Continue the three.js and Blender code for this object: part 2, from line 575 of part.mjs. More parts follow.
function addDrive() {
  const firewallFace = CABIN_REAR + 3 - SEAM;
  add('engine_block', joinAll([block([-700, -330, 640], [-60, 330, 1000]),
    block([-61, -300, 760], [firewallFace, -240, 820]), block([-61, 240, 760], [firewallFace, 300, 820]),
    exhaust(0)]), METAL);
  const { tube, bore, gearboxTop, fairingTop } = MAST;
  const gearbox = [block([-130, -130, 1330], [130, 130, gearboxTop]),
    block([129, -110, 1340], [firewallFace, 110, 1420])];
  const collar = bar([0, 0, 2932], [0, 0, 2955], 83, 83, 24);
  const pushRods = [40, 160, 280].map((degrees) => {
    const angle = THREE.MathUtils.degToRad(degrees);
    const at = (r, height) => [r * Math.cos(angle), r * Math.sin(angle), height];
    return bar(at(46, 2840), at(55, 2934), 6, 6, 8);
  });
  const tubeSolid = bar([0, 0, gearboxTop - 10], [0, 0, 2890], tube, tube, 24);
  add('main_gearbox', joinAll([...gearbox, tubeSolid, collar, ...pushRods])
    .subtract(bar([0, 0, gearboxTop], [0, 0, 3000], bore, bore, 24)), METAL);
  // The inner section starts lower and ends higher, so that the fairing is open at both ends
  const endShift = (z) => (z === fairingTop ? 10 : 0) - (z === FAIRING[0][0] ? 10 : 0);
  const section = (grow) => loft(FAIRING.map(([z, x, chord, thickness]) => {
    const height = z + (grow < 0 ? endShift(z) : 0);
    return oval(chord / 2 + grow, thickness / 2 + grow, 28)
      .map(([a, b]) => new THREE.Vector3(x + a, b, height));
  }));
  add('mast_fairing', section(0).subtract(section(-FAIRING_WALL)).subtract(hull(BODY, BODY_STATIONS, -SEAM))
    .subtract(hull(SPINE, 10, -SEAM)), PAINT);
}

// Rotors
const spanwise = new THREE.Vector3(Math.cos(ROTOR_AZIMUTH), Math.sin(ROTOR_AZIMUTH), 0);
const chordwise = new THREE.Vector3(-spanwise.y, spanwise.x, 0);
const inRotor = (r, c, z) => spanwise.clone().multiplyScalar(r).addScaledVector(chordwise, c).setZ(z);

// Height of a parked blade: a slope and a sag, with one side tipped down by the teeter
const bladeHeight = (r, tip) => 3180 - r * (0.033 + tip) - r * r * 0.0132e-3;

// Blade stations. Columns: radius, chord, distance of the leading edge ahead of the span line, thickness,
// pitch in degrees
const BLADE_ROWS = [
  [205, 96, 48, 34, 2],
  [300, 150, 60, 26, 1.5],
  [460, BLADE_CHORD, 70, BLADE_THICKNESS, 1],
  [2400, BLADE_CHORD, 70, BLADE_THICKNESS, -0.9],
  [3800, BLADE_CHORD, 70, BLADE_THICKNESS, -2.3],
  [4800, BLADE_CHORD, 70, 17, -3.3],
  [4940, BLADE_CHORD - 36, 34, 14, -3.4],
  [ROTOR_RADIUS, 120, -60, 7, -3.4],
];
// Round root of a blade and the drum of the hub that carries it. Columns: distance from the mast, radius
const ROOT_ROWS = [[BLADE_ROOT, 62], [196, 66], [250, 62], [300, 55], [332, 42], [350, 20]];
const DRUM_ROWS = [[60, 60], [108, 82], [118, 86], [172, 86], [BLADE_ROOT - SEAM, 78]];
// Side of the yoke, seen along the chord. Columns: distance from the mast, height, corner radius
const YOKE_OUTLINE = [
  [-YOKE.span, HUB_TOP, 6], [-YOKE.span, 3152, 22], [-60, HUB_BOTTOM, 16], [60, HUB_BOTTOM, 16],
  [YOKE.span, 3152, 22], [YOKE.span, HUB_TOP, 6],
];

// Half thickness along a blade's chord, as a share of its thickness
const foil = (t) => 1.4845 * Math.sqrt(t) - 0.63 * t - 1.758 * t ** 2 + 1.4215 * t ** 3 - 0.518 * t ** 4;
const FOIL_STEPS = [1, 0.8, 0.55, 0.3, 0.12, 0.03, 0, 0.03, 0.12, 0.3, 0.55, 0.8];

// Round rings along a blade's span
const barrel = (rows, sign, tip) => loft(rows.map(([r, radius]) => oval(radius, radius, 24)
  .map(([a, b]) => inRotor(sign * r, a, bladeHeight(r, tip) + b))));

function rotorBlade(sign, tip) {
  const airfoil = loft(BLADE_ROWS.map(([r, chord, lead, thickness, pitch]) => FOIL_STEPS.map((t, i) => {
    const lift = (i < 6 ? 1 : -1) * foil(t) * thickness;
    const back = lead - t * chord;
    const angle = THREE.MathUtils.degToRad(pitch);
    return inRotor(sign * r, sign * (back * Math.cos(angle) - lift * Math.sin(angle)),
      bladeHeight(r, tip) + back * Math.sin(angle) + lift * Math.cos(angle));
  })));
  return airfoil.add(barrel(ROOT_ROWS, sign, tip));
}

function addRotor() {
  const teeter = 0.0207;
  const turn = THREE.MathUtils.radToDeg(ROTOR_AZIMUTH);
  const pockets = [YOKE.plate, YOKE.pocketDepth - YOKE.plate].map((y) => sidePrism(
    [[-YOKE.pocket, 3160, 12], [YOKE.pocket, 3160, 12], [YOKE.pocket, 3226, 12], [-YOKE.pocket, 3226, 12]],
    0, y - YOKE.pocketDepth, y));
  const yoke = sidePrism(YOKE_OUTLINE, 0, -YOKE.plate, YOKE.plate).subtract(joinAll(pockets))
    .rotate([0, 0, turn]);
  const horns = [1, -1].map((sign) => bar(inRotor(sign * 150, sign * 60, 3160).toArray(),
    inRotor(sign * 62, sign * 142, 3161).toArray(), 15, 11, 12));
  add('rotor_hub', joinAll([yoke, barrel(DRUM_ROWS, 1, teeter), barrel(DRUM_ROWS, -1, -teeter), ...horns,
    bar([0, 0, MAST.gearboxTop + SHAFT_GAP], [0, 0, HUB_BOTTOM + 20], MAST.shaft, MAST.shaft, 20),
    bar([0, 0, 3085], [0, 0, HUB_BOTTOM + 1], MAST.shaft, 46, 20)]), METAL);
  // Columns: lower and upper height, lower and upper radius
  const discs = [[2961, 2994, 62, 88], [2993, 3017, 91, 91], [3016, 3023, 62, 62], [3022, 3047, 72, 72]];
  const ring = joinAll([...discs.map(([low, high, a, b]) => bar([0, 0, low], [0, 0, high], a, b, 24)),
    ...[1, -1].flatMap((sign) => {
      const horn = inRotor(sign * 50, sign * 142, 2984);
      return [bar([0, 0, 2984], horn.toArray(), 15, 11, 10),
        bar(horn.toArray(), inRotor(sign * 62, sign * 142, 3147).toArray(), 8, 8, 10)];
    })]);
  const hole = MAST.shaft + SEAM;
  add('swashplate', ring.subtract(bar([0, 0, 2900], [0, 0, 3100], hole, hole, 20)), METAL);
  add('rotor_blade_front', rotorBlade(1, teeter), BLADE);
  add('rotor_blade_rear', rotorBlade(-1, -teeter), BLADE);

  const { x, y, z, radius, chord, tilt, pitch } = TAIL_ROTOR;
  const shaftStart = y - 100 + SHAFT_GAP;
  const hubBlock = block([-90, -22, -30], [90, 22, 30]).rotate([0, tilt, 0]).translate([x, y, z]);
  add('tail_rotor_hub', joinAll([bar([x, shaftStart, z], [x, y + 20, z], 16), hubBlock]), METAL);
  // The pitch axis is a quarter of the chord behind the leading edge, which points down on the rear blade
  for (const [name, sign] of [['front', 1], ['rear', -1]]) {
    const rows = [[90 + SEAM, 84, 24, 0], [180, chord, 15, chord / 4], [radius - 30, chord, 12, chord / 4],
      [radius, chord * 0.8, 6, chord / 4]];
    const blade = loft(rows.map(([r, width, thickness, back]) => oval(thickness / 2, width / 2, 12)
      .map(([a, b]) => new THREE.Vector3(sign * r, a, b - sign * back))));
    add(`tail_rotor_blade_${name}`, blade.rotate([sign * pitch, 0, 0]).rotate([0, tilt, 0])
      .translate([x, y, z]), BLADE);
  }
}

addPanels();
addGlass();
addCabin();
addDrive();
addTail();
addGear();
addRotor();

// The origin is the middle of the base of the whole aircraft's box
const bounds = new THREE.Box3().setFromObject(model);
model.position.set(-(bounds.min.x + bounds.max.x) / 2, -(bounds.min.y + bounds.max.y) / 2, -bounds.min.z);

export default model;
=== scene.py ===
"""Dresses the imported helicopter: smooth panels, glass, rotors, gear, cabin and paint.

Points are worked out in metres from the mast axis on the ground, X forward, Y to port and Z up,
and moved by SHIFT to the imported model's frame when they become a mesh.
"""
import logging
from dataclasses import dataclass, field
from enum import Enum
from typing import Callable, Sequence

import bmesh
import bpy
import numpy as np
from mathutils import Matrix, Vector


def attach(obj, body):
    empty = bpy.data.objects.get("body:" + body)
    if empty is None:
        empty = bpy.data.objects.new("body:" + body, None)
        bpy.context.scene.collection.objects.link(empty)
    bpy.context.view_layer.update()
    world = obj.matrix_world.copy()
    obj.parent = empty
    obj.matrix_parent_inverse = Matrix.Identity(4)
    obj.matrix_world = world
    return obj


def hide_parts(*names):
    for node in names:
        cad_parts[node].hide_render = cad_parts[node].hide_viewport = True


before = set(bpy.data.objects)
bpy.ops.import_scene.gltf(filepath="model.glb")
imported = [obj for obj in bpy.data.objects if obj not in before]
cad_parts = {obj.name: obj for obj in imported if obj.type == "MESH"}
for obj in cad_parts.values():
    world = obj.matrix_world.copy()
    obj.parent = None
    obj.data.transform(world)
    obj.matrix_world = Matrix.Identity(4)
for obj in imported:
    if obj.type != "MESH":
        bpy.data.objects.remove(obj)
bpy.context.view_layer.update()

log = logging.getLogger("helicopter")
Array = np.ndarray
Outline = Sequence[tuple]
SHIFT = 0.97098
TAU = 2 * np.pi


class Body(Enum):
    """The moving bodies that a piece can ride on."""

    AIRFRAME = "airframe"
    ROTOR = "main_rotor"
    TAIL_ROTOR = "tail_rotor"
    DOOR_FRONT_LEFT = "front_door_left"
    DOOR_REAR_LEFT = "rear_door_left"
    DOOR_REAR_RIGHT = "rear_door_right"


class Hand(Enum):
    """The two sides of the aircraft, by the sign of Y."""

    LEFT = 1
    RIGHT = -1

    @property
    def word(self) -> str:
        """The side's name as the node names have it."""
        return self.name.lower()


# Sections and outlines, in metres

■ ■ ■

• _WHAT THIS TASK INVOLVES_
Write out again, unchanged, every line from the line containing "obj.matrix_world = Matrix.Identity(4)" to the final line of the material above.

• _EXERCISE OUTPUT_
    obj.matrix_world = Matrix.Identity(4)
for obj in imported:
    if obj.type != "MESH":
        bpy.data.objects.remove(obj)
bpy.context.view_layer.update()

log = logging.getLogger("helicopter")
Array = np.ndarray
Outline = Sequence[tuple]
SHIFT = 0.97098
TAU = 2 * np.pi


class Body(Enum):
    """The moving bodies that a piece can ride on."""

    AIRFRAME = "airframe"
    ROTOR = "main_rotor"
    TAIL_ROTOR = "tail_rotor"
    DOOR_FRONT_LEFT = "front_door_left"
    DOOR_REAR_LEFT = "rear_door_left"
    DOOR_REAR_RIGHT = "rear_door_right"


class Hand(Enum):
    """The two sides of the aircraft, by the sign of Y."""

    LEFT = 1
    RIGHT = -1

    @property
    def word(self) -> str:
        """The side's name as the node names have it."""
        return self.name.lower()


# Sections and outlines, in metres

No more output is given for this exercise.